Since last year, the company's deposits grew from $8.9 billion to $9.4 billion while its net loans grew at the same rate indicating a loans to deposits ratio of 160% or a leverage ratio of 60%. The company's total return on assets and return on equity dropped slightly but its net interest income rose slightly to make up for this. The good news is that the quality of the bank's loans continues to hold up with a total percentage of non-performing loans dropping from 0.23% to 0.20%, indicating that it's able to collect payments from 99.8% of the loans it holds. This is especially important because interest rates have been rising significantly and more than one-third of the company's loans are at a floating rate which means they would be affected by rate increases significantly. One would think that when interest rates to higher, the percentage of non-performing loans will increase because more people will have trouble with servicing their loans but it hasn't happened yet at this bank as of last quarter.
When calculated by minority ownership shares, the stock trades at a P/E of 10 which is slightly higher than most regional banks. Typically regional banks trade at a P/E range of 6-10 and this bank falls into higher end of that range but this is mostly because of the rally we've seen recently in this stock's price. I wouldn't call this bank expensive but it is closer to the higher end of the normal range for sure.
With its unique structure of dual ownership and only paying dividends to minority owners, the stock presents an interesting opportunity for income investors who appreciate high yields but keep in mind that this might not come with much dividend growth. Also, if the company were to change its ownership structure or decided to start paying dividends to all owners, the current yield would drop significantly and you might be looking at a dividend cut of as much as 80%. As of right now, the risk of this happening is very small and the company is committed to paying dividends to only minority holders but this is not guaranteed forever. It actually gets voted and majority holders are actually asked to waive their dividends which they have done so far and are likely to continue doing so.

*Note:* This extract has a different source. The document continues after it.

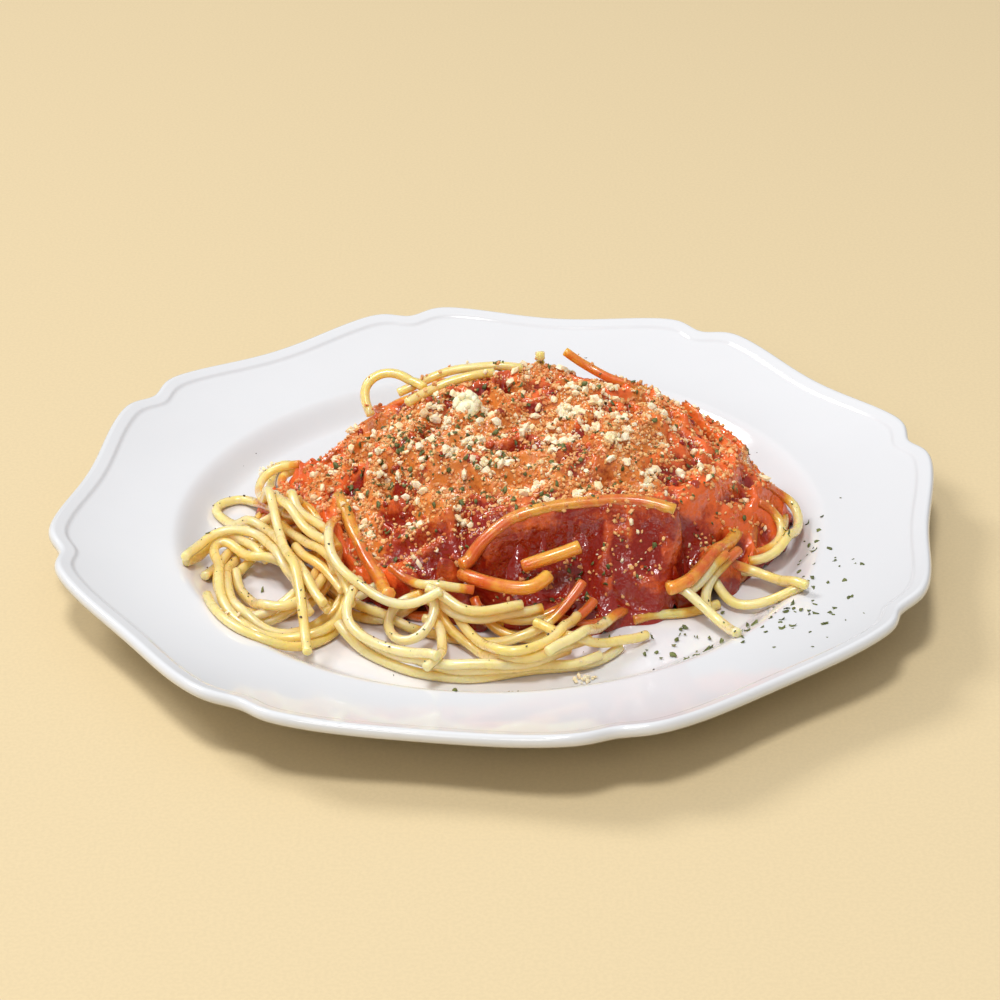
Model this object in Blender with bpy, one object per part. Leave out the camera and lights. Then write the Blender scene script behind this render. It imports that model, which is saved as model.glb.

Also, since this is a regional bank, the risk of it getting affected in the future by a slowing economy or a recession is much higher than bigger banks with much bigger resources. Last year we already saw several regional banks fail but again those banks were making leveraged bets on bonds which this bank doesn't really do. This bank is more interested in the retail side of things where it collects deposits and issues loans and its leverage ratio is quite manageable for now.